Partant, elle a appelé à clarifier davantage sa mission par rapport aux autres corps notamment la police municipale et à accorder l’attention nécessaire à ce corps et à lui confier plus de pouvoirs et des moyens, afin qu’il puisse s’imposer en tant que autorité sécuritaire.
De son côté, l’experte en environnement, Afef Hammami Marrakchi, pense que “les ambiguïtés relatives à la police de l’environnement ne sont pas que juridiques. Ce corps est critiqué d’abord à cause de l’ambiguïté relative à sa mission, ainsi que pour le flou qui entoure sa relation avec le ministère chargé des Affaires locales”.
Il est à rappeler que le ministre des Affaires Locales avait annoncé le 13 juin 2017, le lancement de la police de l’environnement en Tunisie, dans 74 communes municipales pilotes, dans une première phase, et dans la perspective de le généraliser pour couvrir toutes les municipalités du pays.
En 2018, le législateur a chargé, dans le cadre du Code des collectivités locales la police de l’environnement d’inspecter les dépassements aux niveaux des règles d’hygiène d’une part et de l’environnement d’autre part.

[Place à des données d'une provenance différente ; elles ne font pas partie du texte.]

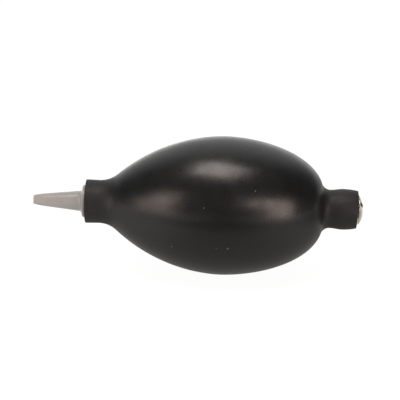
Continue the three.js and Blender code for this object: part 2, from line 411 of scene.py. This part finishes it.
def slotted_cap():
    """The turned cap with its slot cut across it and its edges softened."""
    cap = turned("inlet_cap_dome", cap_profile(), even_columns(128))
    height = CROWN + 1 - SLOT_FLOOR
    bpy.ops.mesh.primitive_cube_add(size=1)
    slot = bpy.context.active_object
    slot.scale = Vector((height, 3 * CAP_RADIUS, SLOT_WIDTH)) * MM
    slot.location = Vector((SLOT_FLOOR + height / 2, 0, 0)) * MM
    slot.rotation_euler = (-math.radians(SLOT_TURN), 0, 0)
    bpy.context.view_layer.update()
    cut = cap.modifiers.new("slot", "BOOLEAN")
    cut.object = slot
    cut.solver = "EXACT"
    bevel = cap.modifiers.new("edges", "BEVEL")
    bevel.width = 0.06 * MM
    bevel.segments = 2
    bevel.limit_method = "ANGLE"
    bevel.angle_limit = math.radians(40)
    settle(cap)
    bpy.data.objects.remove(slot)
    return cap


def settle(piece):
    """Applies a piece's modifiers to its mesh."""
    graph = bpy.context.evaluated_depsgraph_get()
    done = bpy.data.meshes.new_from_object(piece.evaluated_get(graph))
    piece.modifiers.clear()
    piece.data = done
    done.shade_smooth()
    done.set_sharp_from_angle(angle=math.radians(35))


def coil(name):
    """A light coil of round wire whose end turns lie flat."""
    wire_sides, steps = 12, 48 * SPRING_TURNS
    vertices, faces = [], []
    for i in range(steps + 1):
        t = i / steps
        climb = t - math.sin(2 * math.pi * t) / (2 * math.pi) * 0.5
        x = lerp(SPRING_FROM + SPRING_WIRE, SPRING_TO - SPRING_WIRE, climb)
        a = 2 * math.pi * SPRING_TURNS * t
        spoke = Vector((0, math.cos(a), math.sin(a)))
        for s in range(wire_sides):
            b = 2 * math.pi * s / wire_sides
            out = spoke * (SPRING_RADIUS + SPRING_WIRE * math.cos(b))
            vertices.append((x + SPRING_WIRE * math.sin(b), out.y, out.z))
    for i in range(steps):
        here, there = i * wire_sides, (i + 1) * wire_sides
        for s in range(wire_sides):
            t = (s + 1) % wire_sides
            faces.append([here + s, here + t, there + t, there + s])
    faces.append(list(range(wire_sides)))
    faces.append(list(range(steps * wire_sides, (steps + 1) * wire_sides)))
    return mesh_object(name, vertices, faces)


# Materials ------------------------------------------------------------------------------------------------


def combined(tree, operation, *values):
    """A Math node of sockets and numbers."""
    made = tree.nodes.new("ShaderNodeMath")
    made.operation = operation
    for socket, value in zip(made.inputs, values):
        if isinstance(value, bpy.types.NodeSocket):
            tree.links.new(value, socket)
        else:
            socket.default_value = value
    return made.outputs[0]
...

Un rapport publié par le bureau de l’organisation allemande Heinrich Boellen en Tunisie, sur ” La police environnementale: réalité, perspectives et défis “, recommande de programmer une formation adéquate aux agents de ce corps et de mettre en place un service au sein du tribunal qui reçoit les rapports et les procès-verbaux soumis par la police de l’environnement, afin de préparer un rapport d’activité périodique pour ce corps. Il a conseillé, aussi, de concevoir un protocole d’intervention comme moyen de travail et de coopération.
En comparaison avec des expériences similaires, le même rapport a cité l’expérience marocaine, où la police a fait également, l’objet de plusieurs critiques en rapport avec le manque de clarté du cadre juridique, la faiblesse des moyens, le manque de formation et l’absence d’évaluation de cette expérience.